▶ [Problem]: What follows is a listing; restate every line of it word for word.

▶ [Provided material]:
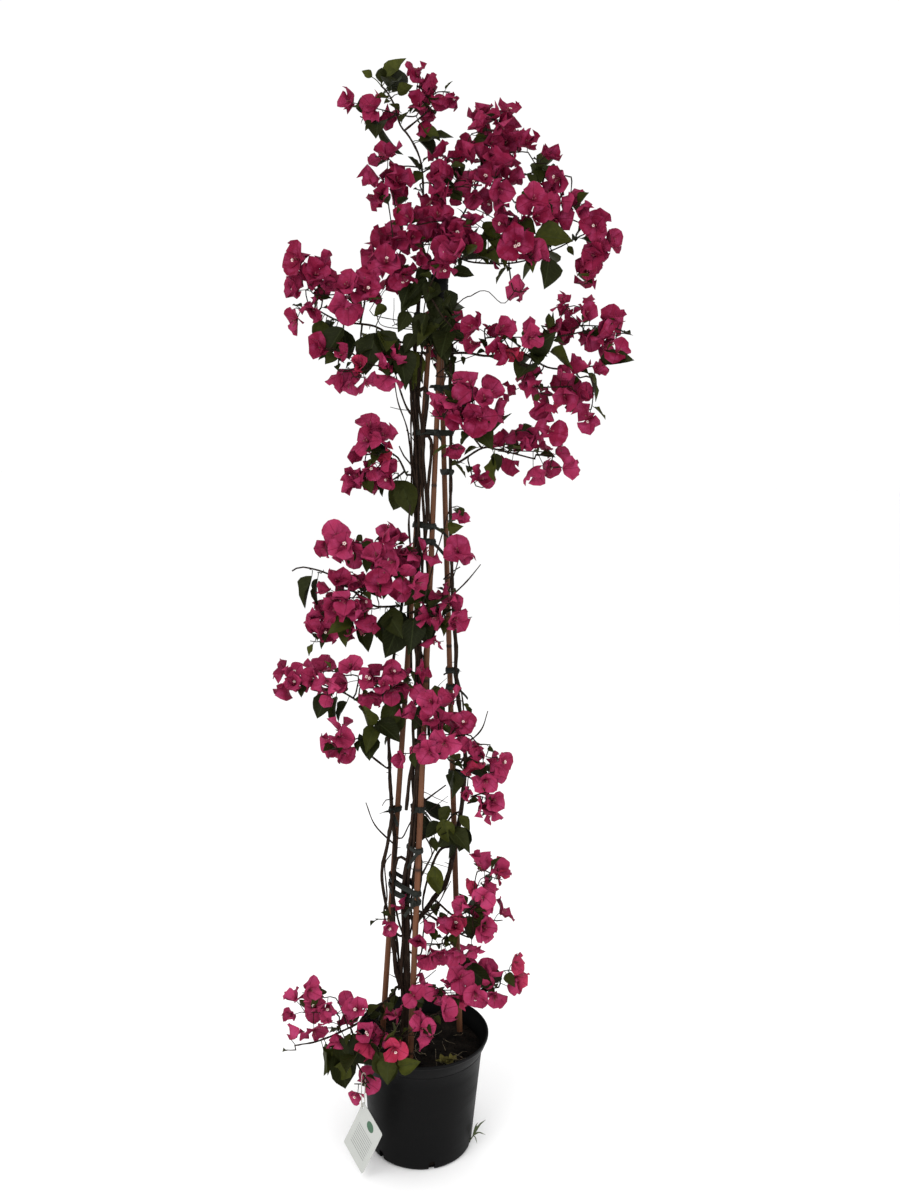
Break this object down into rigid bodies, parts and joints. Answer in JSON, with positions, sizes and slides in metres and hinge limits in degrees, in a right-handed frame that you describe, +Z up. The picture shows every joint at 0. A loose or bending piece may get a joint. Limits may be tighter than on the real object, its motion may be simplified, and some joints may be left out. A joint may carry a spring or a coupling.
{
  "type": "potted bougainvillea",
  "caption": "Tall flowering bougainvillea with pink papery bracts, climbing bamboo canes tied under a cap, in a round black nursery pot.",
  "frame": {"origin": "middle of the pot's foot, on the ground", "axes": "+Z up along the canes; the pictured front faces -Y and +X is to the viewer's right"},
  "size_m": [0.5894, 0.3205, 1.8755],
  "materials": {
    "black_plastic": "satin moulded",
    "soil": "rough crumbly compost",
    "bamboo": "dry natural bamboo",
    "bark": "rough bark",
    "tie_tape": "soft matt tape",
    "leaf": "satin leaf",
    "bract": "thin papery bract",
    "card": "matt printed card"
  },
  "bodies": {
    "root": {"pot": "black_plastic", "soil": "soil", "cane_left": "bamboo", "cane_front": "bamboo", "cane_right": "bamboo", "cane_cap": "black_plastic", "woody_stems": "bark", "tie_low": "tie_tape", "tie_front": "tie_tape", "tie_left": "tie_tape", "tie_right": "tie_tape", "tie_middle": "tie_tape", "tie_high": "tie_tape", "tag_card": "card", "tag_loop": "card", "weed_sprig": "leaf", "leafy_crown": "leaf", "leafy_upper_left": "leaf", "leafy_right_middle": "leaf", "leafy_right_lower": "leaf", "leafy_left_upper": "leaf", "leafy_left_middle": "leaf", "leafy_centre_middle": "leaf", "leafy_left_lower": "leaf", "leafy_centre": "leaf", "leafy_inner": "leaf", "leafy_lower_right": "leaf", "leafy_pot_right": "leaf", "leafy_pot_left": "leaf", "leafy_rear_upper": "leaf", "leafy_rear_lower": "leaf", "bracts_tip": "bract", "bracts_crown_left": "bract", "bracts_crown_top": "bract", "bracts_crown_front": "bract", "bracts_crown_right": "bract", "bracts_crown_low": "bract", "bracts_far_right": "bract", "bracts_upper_left": "bract", "bracts_left_hanging": "bract", "bracts_right_front": "bract", "bracts_right_far": "bract", "bracts_right_under": "bract", "bracts_right_inner": "bract", "bracts_right_lower": "bract", "bracts_left_small": "bract", "bracts_centre_small": "bract", "bracts_left_middle": "bract", "bracts_left_outer": "bract", "bracts_left_far": "bract", "bracts_left_inner": "bract", "bracts_left_low": "bract", "bracts_centre": "bract", "bracts_centre_right": "bract", "bracts_lower_right": "bract", "bracts_lower_front": "bract", "bracts_pot_right": "bract", "bracts_pot_left": "bract", "bracts_pot_front": "bract", "bracts_rear": "bract"}
  },
  "joints": []
}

▶ [Response to this task]:
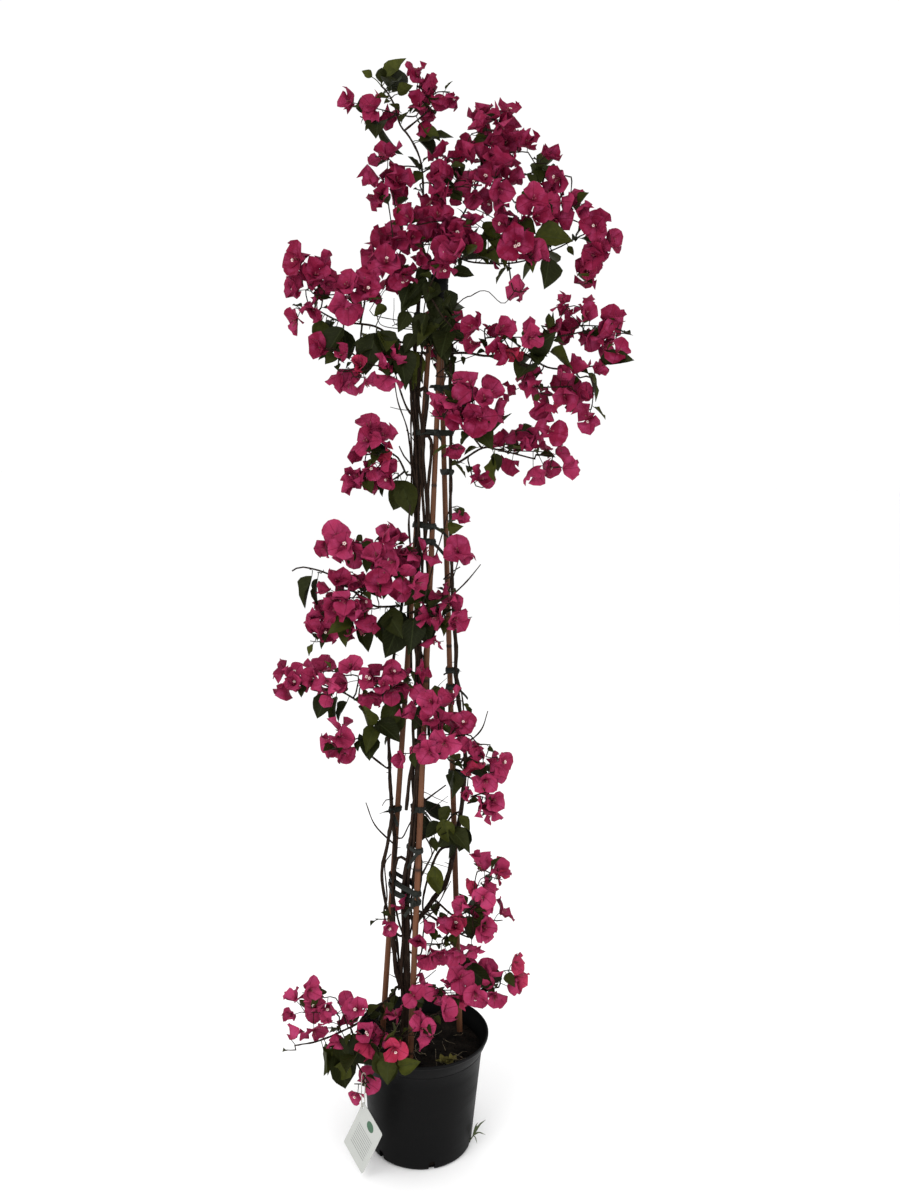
Break this object down into rigid bodies, parts and joints. Answer in JSON, with positions, sizes and slides in metres and hinge limits in degrees, in a right-handed frame that you describe, +Z up. The picture shows every joint at 0. A loose or bending piece may get a joint. Limits may be tighter than on the real object, its motion may be simplified, and some joints may be left out. A joint may carry a spring or a coupling.
{
  "type": "potted bougainvillea",
  "caption": "Tall flowering bougainvillea with pink papery bracts, climbing bamboo canes tied under a cap, in a round black nursery pot.",
  "frame": {"origin": "middle of the pot's foot, on the ground", "axes": "+Z up along the canes; the pictured front faces -Y and +X is to the viewer's right"},
  "size_m": [0.5894, 0.3205, 1.8755],
  "materials": {
    "black_plastic": "satin moulded",
    "soil": "rough crumbly compost",
    "bamboo": "dry natural bamboo",
    "bark": "rough bark",
    "tie_tape": "soft matt tape",
    "leaf": "satin leaf",
    "bract": "thin papery bract",
    "card": "matt printed card"
  },
  "bodies": {
    "root": {"pot": "black_plastic", "soil": "soil", "cane_left": "bamboo", "cane_front": "bamboo", "cane_right": "bamboo", "cane_cap": "black_plastic", "woody_stems": "bark", "tie_low": "tie_tape", "tie_front": "tie_tape", "tie_left": "tie_tape", "tie_right": "tie_tape", "tie_middle": "tie_tape", "tie_high": "tie_tape", "tag_card": "card", "tag_loop": "card", "weed_sprig": "leaf", "leafy_crown": "leaf", "leafy_upper_left": "leaf", "leafy_right_middle": "leaf", "leafy_right_lower": "leaf", "leafy_left_upper": "leaf", "leafy_left_middle": "leaf", "leafy_centre_middle": "leaf", "leafy_left_lower": "leaf", "leafy_centre": "leaf", "leafy_inner": "leaf", "leafy_lower_right": "leaf", "leafy_pot_right": "leaf", "leafy_pot_left": "leaf", "leafy_rear_upper": "leaf", "leafy_rear_lower": "leaf", "bracts_tip": "bract", "bracts_crown_left": "bract", "bracts_crown_top": "bract", "bracts_crown_front": "bract", "bracts_crown_right": "bract", "bracts_crown_low": "bract", "bracts_far_right": "bract", "bracts_upper_left": "bract", "bracts_left_hanging": "bract", "bracts_right_front": "bract", "bracts_right_far": "bract", "bracts_right_under": "bract", "bracts_right_inner": "bract", "bracts_right_lower": "bract", "bracts_left_small": "bract", "bracts_centre_small": "bract", "bracts_left_middle": "bract", "bracts_left_outer": "bract", "bracts_left_far": "bract", "bracts_left_inner": "bract", "bracts_left_low": "bract", "bracts_centre": "bract", "bracts_centre_right": "bract", "bracts_lower_right": "bract", "bracts_lower_front": "bract", "bracts_pot_right": "bract", "bracts_pot_left": "bract", "bracts_pot_front": "bract", "bracts_rear": "bract"}
  },
  "joints": []
}